Shen et al. extracted the latent space through the trained StyleGAN and proposed a methodology for various style edits [7]. As shown in Fig. 1, the more we change to the profile from frontal face, the more certain people lose their identity.
In this paper, we suggest a new method only using deep learning without image editing techniques for generating the frontal face from images of other directions. Conditional generative adversarial network (cGAN) generated an image corresponding to X according to stationary post-conditions Y as posterior X|Y [14]. Using this method, we generate a frontal face while Y is style condition, but we get style vector by our models instead of fixed value Y.
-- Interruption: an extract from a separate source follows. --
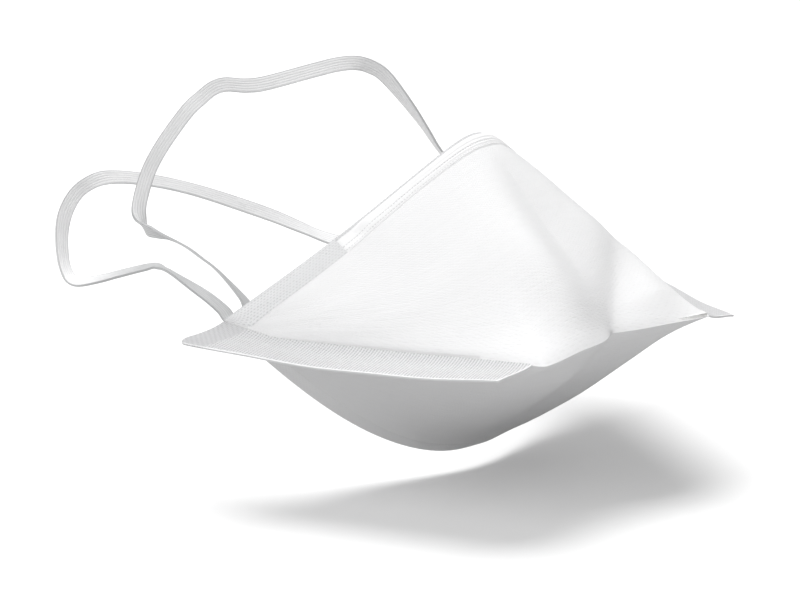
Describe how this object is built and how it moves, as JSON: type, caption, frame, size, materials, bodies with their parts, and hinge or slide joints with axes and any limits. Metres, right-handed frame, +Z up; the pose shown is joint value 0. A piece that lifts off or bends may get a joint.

The four models that each model extracts diverse style of face are proposed. First, style-encoder model has a structure similar to discriminator, obtaining style vectors by image, and it’s called StyleEncoder.
The second model is advanced version of first model which has an attention mechanism by 1×1 convolution, defining A-StyleEncoder. Also, without training model which finds the style, use the classification model trained by another dataset to generate a frontal view. One of them is InceptionResNet trained by VGGFace2 and we compare the results each of models in experiments. A-StyleEncoder model gets the properties which are coarse feature of face like hair, beardand outline. The pre-trained Inception Resnet model extracts details of face such as eye, nose and mouth type. To combine these features together, we merge the model’s output and it could be considered not only specific area of face but also overall style. After, a style vector as input on generator, generates frontal face.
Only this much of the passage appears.